Fighting on the same British colonial battlefields of Iraq, Iran and Afghanistan the Americans borrowed heavily from British policy and tactics of the 19th and 20th centuries. Their grasp of history however failed to note that all three countries established resistance movements that were ultimately successful in ejecting British control. But like America the British are slow learners and the Afghans had to eject three British invasions. With little understanding of regional issues and culture the Americans listened to the British and attempted to establish colonial rule across the occupied territory. It surprised the Americans that resistance movements began to emerge and ally with diverse terrorist movements. Terrorists are fractured ideological competitors unlikely to cooperate among themselves or other ideologues except against a common enemy.

With inflated expectations and little understanding of the regional dynamics the military soon came to recognized that they would be unable to stage a successful invasion of Iran and worse, they had failed in Iraq. The American generals did learn one successful tactic from the British, loudly declare victory and just go home, a tactic that is now being attempted in Iraq with little success. Faced with failure in Iraq the Americans refused to recognize failures of policies and are now attempting to apply their same tactics to Afghanistan, with assurances that failed tactics will work in that country. Unable to see beyond misinformed preconceptions to face the reality of a vast region of diverse cultures loosely aligned by a common religion the war is now expanding into Pakistan, China, CAS and Africa. While it is unlikely that China will ever allow an American occupation forces on its territory the other areas are unable to resist American coercion and local dissent groups are now scattering the seeds of resistance.

There are two types of military, there are the troops who fight and die and then there is the military bureaucracy claiming credit for the sacrifices of the troops. The bureaucracy learned one lesson from Vietnam. During the Vietnam War the public blamed individual soldiers for the government’s flawed policies that carried the country into war. In the present war the bureaucracy used the public’s guilt over the treatment of Vietnam veterans as a tactic of deception. The government mounted major campaigns for public support of the troops as a cover up of even more flawed policies. According to the bureaucrats to question policy is denigration of the troops’ sacrifices, which silences political debate in a cloak of Vietnam shame.

Vietnam makes an interesting school for lessons learned. There is the lesson of body counts, “Every dead body is an enemy body and a battle success.” While history identified flaws of body count policy, it has again been adopted as policy. Vietnam also provides the lesson that big bombs make impressive holes. Thousand pound bombs dropped on Afghan mud huts creates a fine dust that covers lots of bodies for the count. Repeated investigations proved that many of these bodies are in fact non-combatants becoming collateral damage in military speak.
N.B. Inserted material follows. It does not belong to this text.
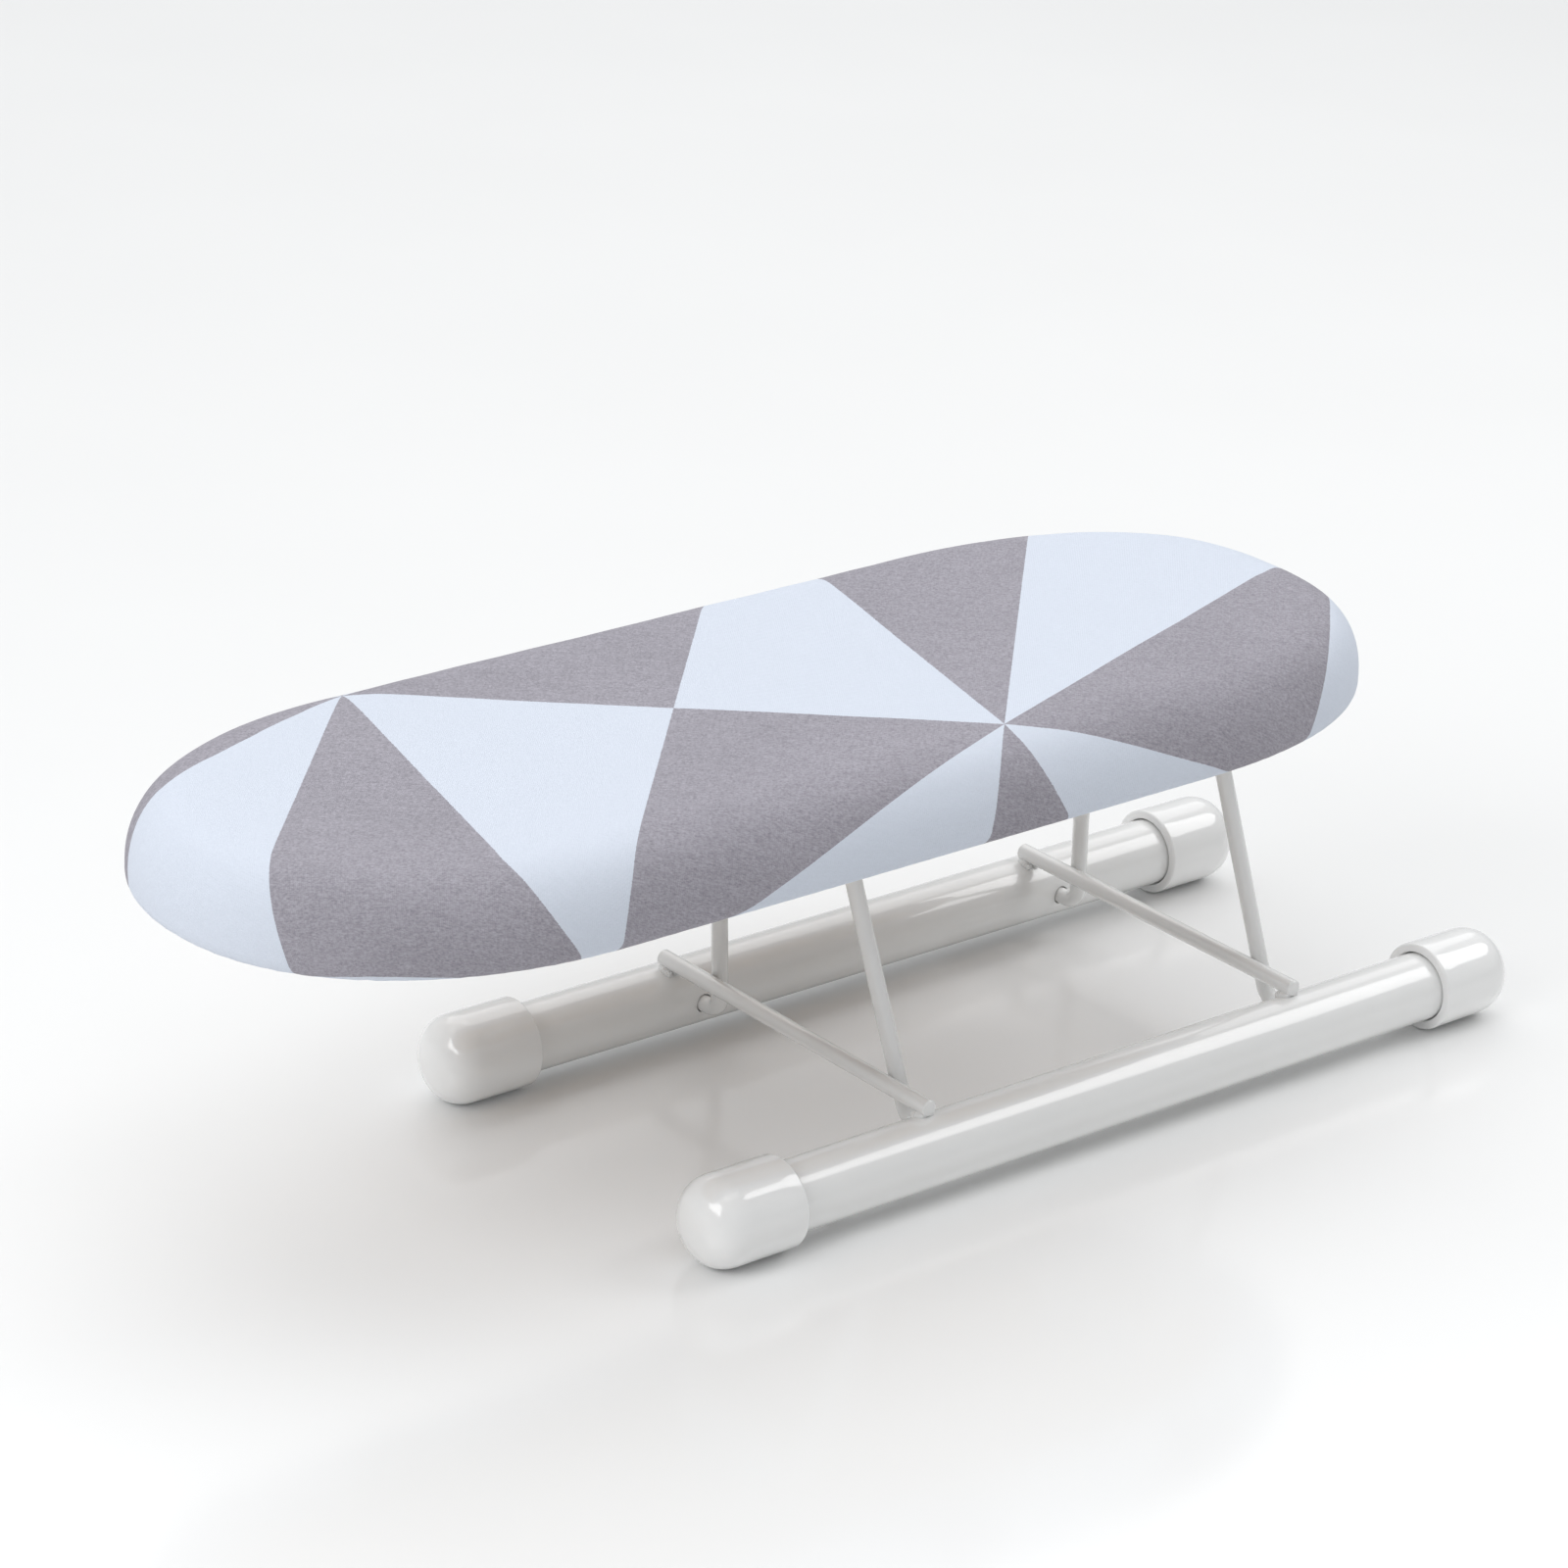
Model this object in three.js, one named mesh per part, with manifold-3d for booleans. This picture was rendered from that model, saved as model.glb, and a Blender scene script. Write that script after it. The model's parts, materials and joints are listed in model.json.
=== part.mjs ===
// Tabletop ironing board that folds flat: a padded board carried by two bent wire leg frames,
// which swing on a sledge base of two tubes joined by two cross rods.
// Millimetres, +Z up. The board's long axis is X, with its free, sleeve end at -X.
// The origin is on the table, under the middle of the whole object.

import * as THREE from 'three';
import { mergeVertices } from 'three/addons/utils/BufferGeometryUtils.js';
import Module from 'manifold-3d';

// ---- Clearances ----
const SEAT_GAP = 0.3; // between pieces that touch
const PIVOT_GAP = 0.4; // around a wire that turns in a hole or under a saddle
const CUT_OVERRUN = 1; // how far a cutting solid runs past the face it opens

// ---- Base ----
const BASE_LENGTH = 373.4; // over the end caps
const SKID_SPACING = 144; // between the two tube centre lines
const SKID_RADIUS = 12.5;
const SKID_WALL = 1.2;
const CAP_LENGTH = 36.9;
const CAP_WALL = 3.35;
const CAP_END_WALL = 4;
const CAP_CORNER_RADIUS = 8.5;
const CAP_CROWN = 2.2;
const CAP_MOUTH_RADIUS = 1;
const ROD_SPACING = 171; // between the two cross rods

// ---- Leg frames ----
const WIRE_RADIUS = 3; // the leg frames and the cross rods are the same wire
const HINGE_HEIGHT = 127; // table to the axis of the top bars
const LEG_LEAN = THREE.MathUtils.degToRad(11.5); // the tops lean towards -X
const LEG_TOP_WIDTH = 63.8; // between the corners of the top bar
const FOOT_SET_IN = 8.8; // from the side of a tube to the corner at the foot
const FOOT_BEND_RADIUS = 8;
const TOP_BEND_RADIUS = 9;
const FOOT_PIN_REACH = 6; // how far a foot runs on inside its tube

// ---- Board ----
const BOARD_LENGTH = 483;
const BOARD_WIDTH = 175;
const BASE_SET_OUT = 45.8; // the base's +X end stands past the board's
const FREE_END_LENGTH = 116; // of the rounding at the -X end
const FREE_END_POWER = 2.14; // 2 is an ellipse, more is squarer
const SQUARE_END_LENGTH = 128; // of the rounding at the +X end
const SQUARE_END_POWER = 2.36;
const PANEL_THICKNESS = 10;
const FOAM_THICKNESS = 17.3;
const COVER_THICKNESS = 1.2;
const BAR_HEADROOM = 2.3; // between a top bar and the underside of the cover
const SHOULDER_RUN = 22; // of the round-over around the top, along the board's plane
const SHOULDER_RISE = 21; // of the same round-over, upright
const EDGE_RADIUS = 5.5; // around the underside
const HEM_WIDTH = 22;
const ELASTIC_WIDTH = 5;
const ELASTIC_THICKNESS = 2;

// ---- Saddles and their screws ----
const SADDLE_WIDTH = 14; // along the top bar
const SADDLE_SHEET = 1.2;
const SADDLE_FLANGE = 10; // beyond the loop, each side
const SADDLE_SET_IN = 4.3; // from the end of the bar's straight run to a saddle
const SCREW_SHANK_RADIUS = 1.6;
const SCREW_STOP = 2.3; // of panel left whole beyond a screw's point
const SCREW_POINT = 2;
const SCREW_HEAD_RADIUS = 3.4;
const SCREW_HEAD_HEIGHT = 2;
const DRIVE_LENGTH = 3.8;
const DRIVE_WIDTH = 0.9;
const DRIVE_DEPTH = 1.1;

// ---- Roundness ----
const TUBE_SIDES = 24;
const WIRE_SIDES = 12;
const SCREW_SIDES = 12;
const BEND_STEPS = 6;
const ARC_STEPS = 5;
const END_STEPS = 14; // along a quarter of a board end
const SHOULDER_STEPS = 6;
const EDGE_STEPS = 3;

// ---- Places worked out from the sizes ----
const RIGHT_X = (BOARD_LENGTH + BASE_SET_OUT) / 2;
const BASE_X = RIGHT_X - BASE_LENGTH / 2;
const BOARD_LEFT_X = -RIGHT_X;
const BOARD_RIGHT_X = RIGHT_X - BASE_SET_OUT;
const CAP_BORE = SKID_RADIUS + SEAT_GAP;
const CAP_RADIUS = CAP_BORE + CAP_WALL;
const SKID_Y = SKID_SPACING / 2;
const SKID_Z = CAP_RADIUS;
const ROD_Z = SKID_Z + SKID_RADIUS + SEAT_GAP + WIRE_RADIUS;
// A leg at rest leans on its cross rod, so its foot stands this far to +X of the rod.
const FOOT_SET_OFF = (2 * WIRE_RADIUS + SEAT_GAP) / Math.cos(LEG_LEAN)
  + (ROD_Z - SKID_Z) * Math.tan(LEG_LEAN);
const LEG_LENGTH = (HINGE_HEIGHT - SKID_Z) / Math.cos(LEG_LEAN);
const HINGE_SET_BACK = LEG_LENGTH * Math.sin(LEG_LEAN);
const FOOT_Y = SKID_Y - SKID_RADIUS - FOOT_SET_IN;
const TOP_Y = LEG_TOP_WIDTH / 2;
const LEG_SPLAY = Math.atan2(FOOT_Y - TOP_Y, LEG_LENGTH);
const TOP_BEND_LENGTH = TOP_BEND_RADIUS * Math.tan((Math.PI / 2 - LEG_SPLAY) / 2);
const SADDLE_Y = TOP_Y - TOP_BEND_LENGTH - SADDLE_SET_IN - SADDLE_WIDTH / 2;
const COVER_BOTTOM = HINGE_HEIGHT + WIRE_RADIUS + BAR_HEADROOM;
const PANEL_BOTTOM = COVER_BOTTOM + COVER_THICKNESS + SEAT_GAP;
const PANEL_TOP = PANEL_BOTTOM + PANEL_THICKNESS;
const COVER_TOP = PANEL_TOP + SEAT_GAP + FOAM_THICKNESS + SEAT_GAP + COVER_THICKNESS;
const SADDLE_TOP = PANEL_BOTTOM - SEAT_GAP;
const SADDLE_BORE = WIRE_RADIUS + PIVOT_GAP;
const SCREW_SET_OFF = SADDLE_BORE + SADDLE_SHEET + SADDLE_FLANGE / 2;
const SCREW_SEAT = SADDLE_TOP - SADDLE_SHEET - SEAT_GAP;
const SCREW_LENGTH = PANEL_TOP - SCREW_STOP - SCREW_SEAT;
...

In 2007 the military announced with great fanfare that it would no longer drop 1000-pound bombs on villages as a humanitarian gesture. It the future they would only drop increased numbers of 500 pound bombs. Villagers soon saw that smaller but more bombs destroyed more of the village and increased the civilian body count.

Vietnam also restated many lessons on resistance and insurgency right out of Mao’s thesis on war. It is interesting that Mao drew on American Indian resistance and the American battles in the Philippines along with classic resistance to the Romans, Napoleon and the British in developing his thesis. In modern history the American have faced insurgencies and resistance movements more than any other country with the exception of Britain. One of the lessons is that a foreign nation can support an internal insurgency but can not create a successful insurgency that supports its own policies. Occupation of territory by a foreign power, no matter how benign, will generate a popular resistance. Eventually frustration will drive resistance to prolonged insurgency, a lesson that the Afghans have been teaching centuries of occupiers.
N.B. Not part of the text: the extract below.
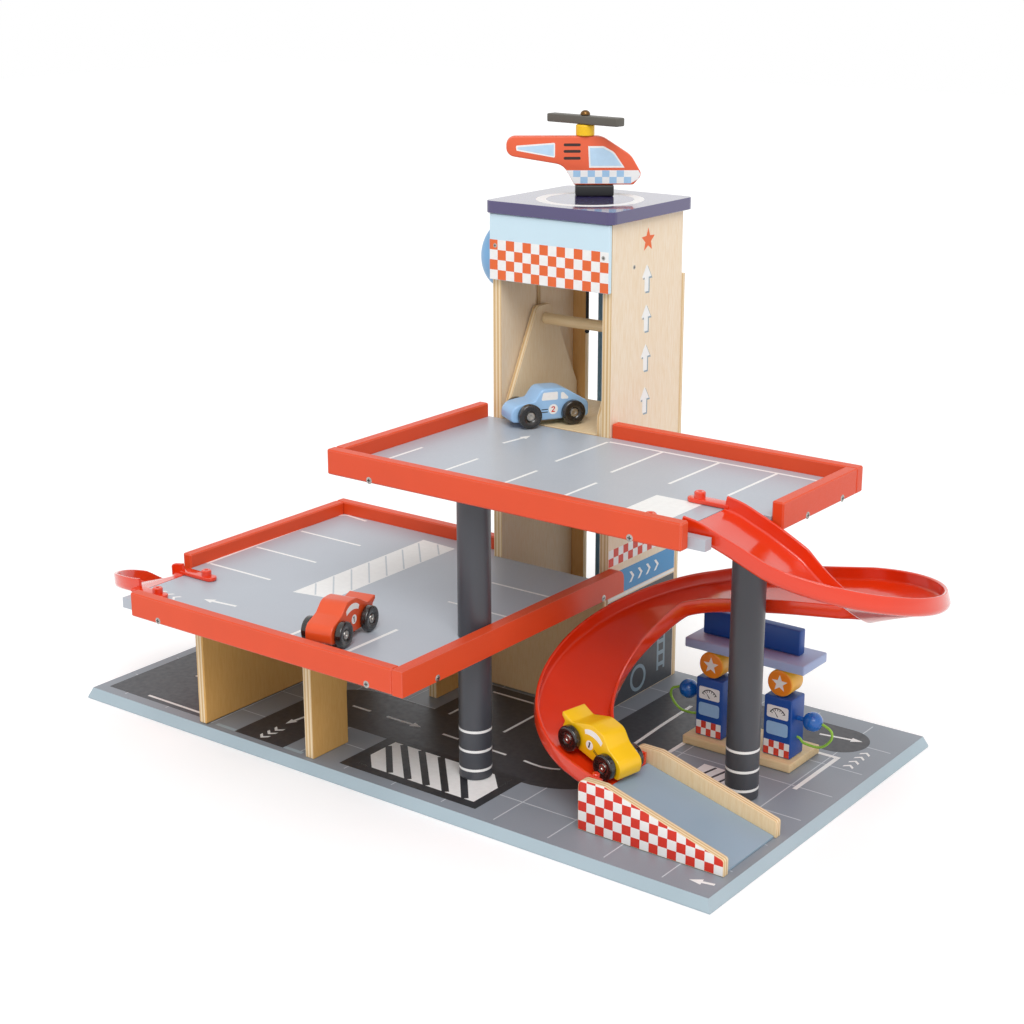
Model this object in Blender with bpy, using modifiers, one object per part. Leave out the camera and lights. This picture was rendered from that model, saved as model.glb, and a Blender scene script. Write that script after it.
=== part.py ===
"""Wooden toy service station: two parking decks, a lift tower, a long slide and a set of toys.

Sizes are metres. Places are measured from the base board's front left corner, with X along the
front edge, Y to the back and Z up from the floor. One empty moves them all, so that the part's
own origin is the middle of the board's underside.
"""
import math

import bmesh
import bpy
import numpy as np
from mathutils import Vector

# Clearances
GAP = 0.0003            # between pieces that touch
BORE_GAP = 0.0004       # round a pin or a shaft that turns
LIFT_GAP = 0.0015       # between the lift and the tower's sides

# Base board
BOARD_W = 0.600
BOARD_D = 0.326
BOARD_T = 0.009
BOARD_LIP = 0.0012      # upright edge under the chamfer
BOARD_INSET = 0.0034    # width of the chamfer

# Boards, rails and storeys
PLY = 0.008             # tower sides and walls
DECK_T = 0.008
RAIL_T = 0.009
RAIL_H = 0.019          # from the deck's underside
EDGE = 0.0010           # rounding of sanded edges
RAIL_END_R = 0.008
LOWER_STOREY = 0.102    # board to the lower deck's underside
UPPER_STOREY = 0.109    # lower deck to the upper deck's underside
TOWER_RISE = 0.163      # upper deck to the tower's top

# Tower
TOWER_INSET = 0.339     # board's right edge to the tower's left side
TOWER_SETBACK = 0.112   # board's back edge to the tower's front
TOWER_W = 0.112
TOWER_D = 0.098
FRONT_PANEL_T = 0.0057
BACK_PANEL_T = 0.0045
BACK_PANEL_DROP = 0.050  # below the tower's top
BACK_WINDOW_W = 0.052
BACK_WINDOW_ASIDE = 0.0095  # left of the tower's middle, with the ladder
BACK_WINDOW_SILL = 0.021
BACK_WINDOW_HEAD = 0.019
SIGN_T = 0.0040
SIGN_H = 0.0512
ROOF_T = 0.0095
ROOF_SIDE = 0.004       # overhang past each tower side
ROOF_FRONT = 0.006
ROOF_REAR = 0.009
ROOF_CORNER_R = 0.006

# Ladder behind the back window
LADDER_W = 0.034
LADDER_T = 0.004
LADDER_RAIL = 0.004
LADDER_STEP = 0.0235
LADDER_RUNG = 0.004
LADDER_END = 0.004      # left free above the ladder

# Lower deck and its walls
LOWER_LEFT = 0.076      # outer face of the left rail
LOWER_FRONT = -0.046    # outer face of the front rail, ahead of the board
LOWER_BEHIND = 0.022    # back rail's outer face behind the tower's front
RAIL_CUT = 0.0195       # front rail's start beside the chute
WALL_X = 0.1265
WALL_Y = 0.005
WALL_SHORT = 0.004      # wall's end ahead of the tower's front
ARCH_ASIDE = 0.0225     # arch wall left of the tower
ARCH_Y = 0.008
ARCH_SHORT = 0.0065
ARCH_LEG = 0.039        # depth of the front leg
ARCH_SPAN = 0.108
ARCH_HEAD = 0.014       # ply left above the arch
ARCH_R = 0.046

# Upper deck
UPPER_ASIDE = 0.0135    # left rail's outer face left of the tower
UPPER_FRONT = 0.032     # outer face of the front rail
UPPER_BEHIND = 0.011    # back rail's outer face behind the tower's front
UPPER_INSET = 0.019     # board's right edge to the right rail's outer face

# Columns
COLUMN_R = 0.01225
COLUMN_LEFT_Y = 0.0612
COLUMN_RIGHT_INSET = 0.064
COLUMN_RIGHT_BACK = 0.0105  # behind the middle of the slide's upper turn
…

While the lessons of the past are there for all to see powerful governments attempt to reinvent the wheel in their favor. The American military, born by resistance, with all of its experience in counter-insurgency express surprise when faced with resistance. In the present wars American General Petraeus re-published counter-insurgency lessons but they appear to fall on deaf ears as more troops and bombs continue to fracture Afghanistan. Again the American policies are spreading resistance where the past will haunt the future of the powerful. A major unlearned lesson is that the military is ill equipped for nation building.

Government policies can not ignore that in true education, lessons must be honestly applied rather than recited for a grade. For international policy today the grade is cooperation rather than 19th/20th Century conquest. The greatest lesson is that self image is never the world’s image of self.